# BRIEF
Write out the complete material exactly as it stands.

# PROVIDED MATERIAL
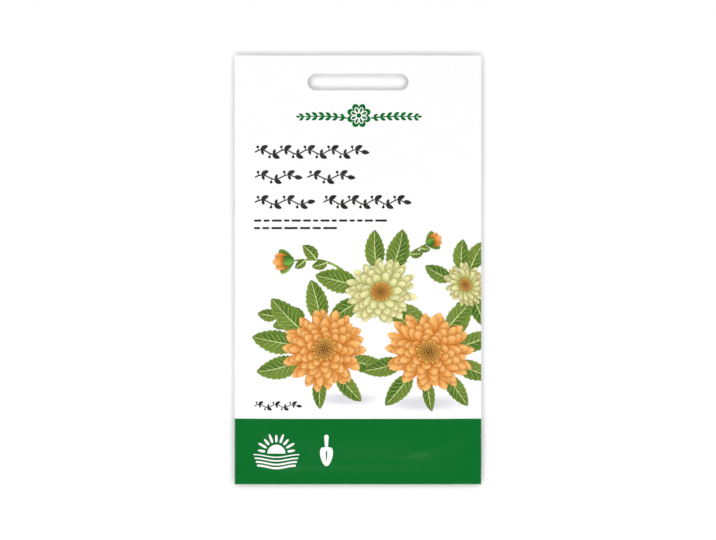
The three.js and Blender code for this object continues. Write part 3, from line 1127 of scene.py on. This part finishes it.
def growSpray(art, spray, draw):  # a bent stem with leaves, and a bud at its end
    start, end = np.array(spray["start"]), np.array(spray["end"])
    aside = np.array([end[1] - start[1], start[0] - end[0]]) * spray["sag"]
    stem = [start * (1 - s) + end * s + aside * math.sin(math.pi * s) for s in np.linspace(0, 1, 14)]
    art.add("stem", Stroke(stem, *picture["stem"]), draw.random())

    def heading(i):
        ahead = stem[i] - stem[i - 1]
        return math.atan2(ahead[1], ahead[0])
    for share, side, length in spray["leaves"]:
        i = round(share * (len(stem) - 1))
        growLeaf(art, tuple(stem[i]), heading(i) + side * 0.85, length, length * 0.6, -side * 0.4, draw)
    if spray["bud"]:
        growBud(art, tuple(stem[-1]), heading(-1), spray["bud"], draw)


def drawPicture():
    draw = random.Random(41)
    bends = [foldX + share * (halfWidth - foldX) for share in picture["bends"]]
    art = Artwork(frontSkin, spacing=picture["spacing"], breaks=bends)
    for at, radius in picture["shades"]:
        art.add("shadow", Disc(at, radius, 60, flat=0.2), 0.5)
    for spray in picture["sprays"]:
        growSpray(art, spray, draw)
    for bloom in picture["blooms"]:
        growCollar(art, bloom, draw)
    for bloom in picture["blooms"]:
        growBloom(art, bloom, draw)
    return art


def shadedPrint(finish, tone, power, depth):  # darker beside the shapes that cover it
    shade = finish.attribute("shade") ** power * depth
    tone = finish.tinted(tone, finish.mix(shade, picture["plain"], picture["dusk"]))
    return finish.surface(Base_Color=tone, Roughness=stock["roughness"], Specular_IOR_Level=stock["specular"],
                          Normal=paperTooth(finish, 0.5))


petalLook = {"stops": (0.2, 0.62, 1.0), "streaks": 0.55, "rim": 0.22, "light": 0.3, "vary": 0.16}
leafLook = {"mottle": (0.32, 0.7), "half": 0.34, "rim": 0.35, "vary": 0.2}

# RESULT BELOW
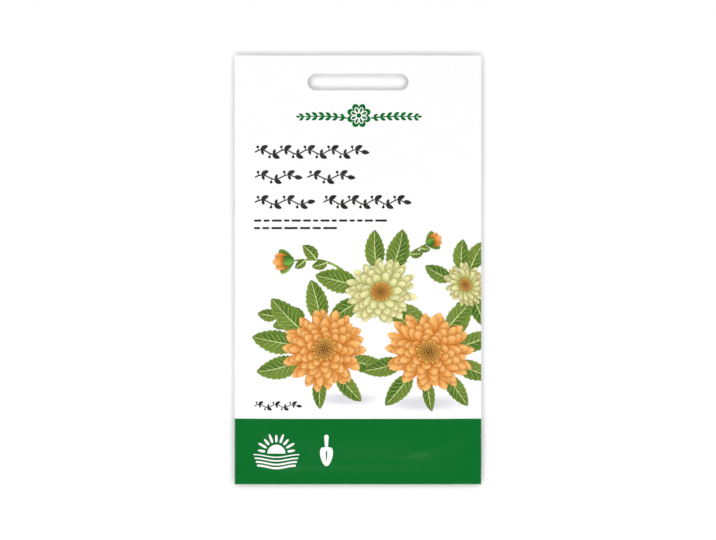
The three.js and Blender code for this object continues. Write part 3, from line 1127 of scene.py on. This part finishes it.
def growSpray(art, spray, draw):  # a bent stem with leaves, and a bud at its end
    start, end = np.array(spray["start"]), np.array(spray["end"])
    aside = np.array([end[1] - start[1], start[0] - end[0]]) * spray["sag"]
    stem = [start * (1 - s) + end * s + aside * math.sin(math.pi * s) for s in np.linspace(0, 1, 14)]
    art.add("stem", Stroke(stem, *picture["stem"]), draw.random())

    def heading(i):
        ahead = stem[i] - stem[i - 1]
        return math.atan2(ahead[1], ahead[0])
    for share, side, length in spray["leaves"]:
        i = round(share * (len(stem) - 1))
        growLeaf(art, tuple(stem[i]), heading(i) + side * 0.85, length, length * 0.6, -side * 0.4, draw)
    if spray["bud"]:
        growBud(art, tuple(stem[-1]), heading(-1), spray["bud"], draw)


def drawPicture():
    draw = random.Random(41)
    bends = [foldX + share * (halfWidth - foldX) for share in picture["bends"]]
    art = Artwork(frontSkin, spacing=picture["spacing"], breaks=bends)
    for at, radius in picture["shades"]:
        art.add("shadow", Disc(at, radius, 60, flat=0.2), 0.5)
    for spray in picture["sprays"]:
        growSpray(art, spray, draw)
    for bloom in picture["blooms"]:
        growCollar(art, bloom, draw)
    for bloom in picture["blooms"]:
        growBloom(art, bloom, draw)
    return art


def shadedPrint(finish, tone, power, depth):  # darker beside the shapes that cover it
    shade = finish.attribute("shade") ** power * depth
    tone = finish.tinted(tone, finish.mix(shade, picture["plain"], picture["dusk"]))
    return finish.surface(Base_Color=tone, Roughness=stock["roughness"], Specular_IOR_Level=stock["specular"],
                          Normal=paperTooth(finish, 0.5))


petalLook = {"stops": (0.2, 0.62, 1.0), "streaks": 0.55, "rim": 0.22, "light": 0.3, "vary": 0.16}
leafLook = {"mottle": (0.32, 0.7), "half": 0.34, "rim": 0.35, "vary": 0.2}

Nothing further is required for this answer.